What you need to do — Everything from the line containing "---- Lay the" to the line containing "for node in", both lines included, must be copied exactly; nothing else should be.

________________________________________

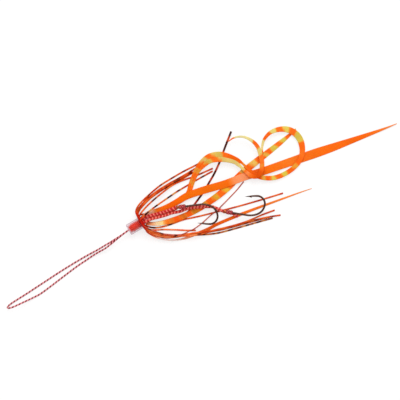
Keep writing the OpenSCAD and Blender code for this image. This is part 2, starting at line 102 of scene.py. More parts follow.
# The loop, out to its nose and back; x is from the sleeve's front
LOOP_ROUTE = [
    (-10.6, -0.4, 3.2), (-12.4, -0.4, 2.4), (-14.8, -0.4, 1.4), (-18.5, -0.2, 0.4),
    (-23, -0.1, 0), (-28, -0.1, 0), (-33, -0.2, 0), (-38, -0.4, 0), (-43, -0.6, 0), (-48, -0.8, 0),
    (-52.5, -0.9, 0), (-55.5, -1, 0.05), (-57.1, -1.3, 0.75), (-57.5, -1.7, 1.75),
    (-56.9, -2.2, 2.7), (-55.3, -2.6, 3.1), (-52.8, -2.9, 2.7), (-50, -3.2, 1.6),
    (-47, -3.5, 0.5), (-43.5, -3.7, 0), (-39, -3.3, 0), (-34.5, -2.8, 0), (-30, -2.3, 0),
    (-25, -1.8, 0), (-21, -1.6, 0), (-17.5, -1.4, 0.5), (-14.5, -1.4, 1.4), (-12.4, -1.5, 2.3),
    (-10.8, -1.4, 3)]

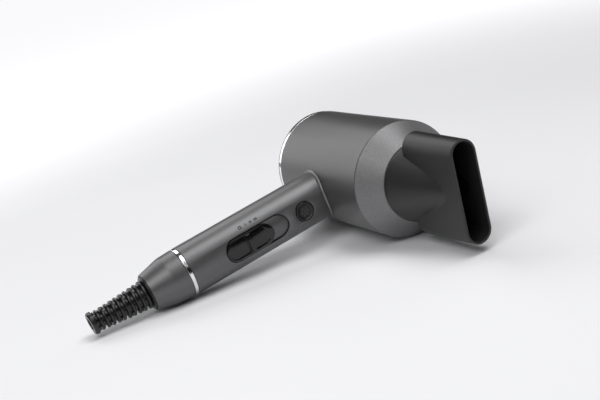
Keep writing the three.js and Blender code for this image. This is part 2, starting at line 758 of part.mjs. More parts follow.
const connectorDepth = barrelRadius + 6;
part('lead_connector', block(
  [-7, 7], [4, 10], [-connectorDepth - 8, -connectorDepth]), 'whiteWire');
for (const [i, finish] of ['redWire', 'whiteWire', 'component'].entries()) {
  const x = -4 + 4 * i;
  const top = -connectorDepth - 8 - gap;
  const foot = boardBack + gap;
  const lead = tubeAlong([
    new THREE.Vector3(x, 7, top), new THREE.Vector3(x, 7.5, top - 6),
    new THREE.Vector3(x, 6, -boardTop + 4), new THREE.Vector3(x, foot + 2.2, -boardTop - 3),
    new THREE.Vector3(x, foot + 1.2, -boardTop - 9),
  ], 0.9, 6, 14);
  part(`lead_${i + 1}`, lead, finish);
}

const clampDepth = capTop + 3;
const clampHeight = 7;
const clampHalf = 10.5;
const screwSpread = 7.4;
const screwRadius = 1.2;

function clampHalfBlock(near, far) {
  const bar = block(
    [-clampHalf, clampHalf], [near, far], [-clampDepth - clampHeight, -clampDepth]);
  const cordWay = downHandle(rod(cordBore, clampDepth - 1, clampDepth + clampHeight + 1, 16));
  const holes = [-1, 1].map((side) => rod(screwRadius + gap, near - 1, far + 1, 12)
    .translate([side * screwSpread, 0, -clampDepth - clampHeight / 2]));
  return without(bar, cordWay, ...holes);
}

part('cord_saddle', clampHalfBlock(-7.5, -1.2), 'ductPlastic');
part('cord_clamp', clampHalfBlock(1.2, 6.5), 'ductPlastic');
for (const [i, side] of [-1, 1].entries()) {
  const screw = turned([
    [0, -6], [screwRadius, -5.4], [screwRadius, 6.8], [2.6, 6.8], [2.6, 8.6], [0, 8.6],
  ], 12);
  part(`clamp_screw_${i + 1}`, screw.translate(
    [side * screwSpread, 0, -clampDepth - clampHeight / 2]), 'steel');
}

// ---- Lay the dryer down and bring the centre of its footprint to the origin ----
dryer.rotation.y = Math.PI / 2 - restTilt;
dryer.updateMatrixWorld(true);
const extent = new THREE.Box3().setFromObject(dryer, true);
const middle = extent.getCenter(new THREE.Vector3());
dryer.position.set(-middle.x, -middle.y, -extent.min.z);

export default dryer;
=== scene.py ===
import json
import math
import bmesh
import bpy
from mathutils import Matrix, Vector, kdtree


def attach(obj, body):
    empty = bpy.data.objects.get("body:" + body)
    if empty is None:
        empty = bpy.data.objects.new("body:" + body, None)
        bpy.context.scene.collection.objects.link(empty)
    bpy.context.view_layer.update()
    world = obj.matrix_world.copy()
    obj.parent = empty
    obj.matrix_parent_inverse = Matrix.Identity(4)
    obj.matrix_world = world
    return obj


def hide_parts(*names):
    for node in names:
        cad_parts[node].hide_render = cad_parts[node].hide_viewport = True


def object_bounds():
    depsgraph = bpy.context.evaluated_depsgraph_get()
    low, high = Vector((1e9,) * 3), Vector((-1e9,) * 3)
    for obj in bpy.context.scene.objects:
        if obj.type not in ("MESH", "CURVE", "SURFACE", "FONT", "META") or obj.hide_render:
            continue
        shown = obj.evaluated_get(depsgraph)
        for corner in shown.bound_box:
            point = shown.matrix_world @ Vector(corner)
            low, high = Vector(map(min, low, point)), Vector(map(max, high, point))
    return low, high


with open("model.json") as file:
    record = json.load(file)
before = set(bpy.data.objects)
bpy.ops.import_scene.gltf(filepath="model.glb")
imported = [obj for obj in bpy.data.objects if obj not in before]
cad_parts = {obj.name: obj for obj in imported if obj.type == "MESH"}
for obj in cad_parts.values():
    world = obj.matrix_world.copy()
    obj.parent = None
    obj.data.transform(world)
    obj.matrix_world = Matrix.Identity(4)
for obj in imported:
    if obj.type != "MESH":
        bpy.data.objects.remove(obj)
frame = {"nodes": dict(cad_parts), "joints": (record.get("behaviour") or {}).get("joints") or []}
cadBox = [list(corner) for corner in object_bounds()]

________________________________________

Output below —
// ---- Lay the dryer down and bring the centre of its footprint to the origin ----
dryer.rotation.y = Math.PI / 2 - restTilt;
dryer.updateMatrixWorld(true);
const extent = new THREE.Box3().setFromObject(dryer, true);
const middle = extent.getCenter(new THREE.Vector3());
dryer.position.set(-middle.x, -middle.y, -extent.min.z);

export default dryer;
=== scene.py ===
import json
import math
import bmesh
import bpy
from mathutils import Matrix, Vector, kdtree


def attach(obj, body):
    empty = bpy.data.objects.get("body:" + body)
    if empty is None:
        empty = bpy.data.objects.new("body:" + body, None)
        bpy.context.scene.collection.objects.link(empty)
    bpy.context.view_layer.update()
    world = obj.matrix_world.copy()
    obj.parent = empty
    obj.matrix_parent_inverse = Matrix.Identity(4)
    obj.matrix_world = world
    return obj


def hide_parts(*names):
    for node in names:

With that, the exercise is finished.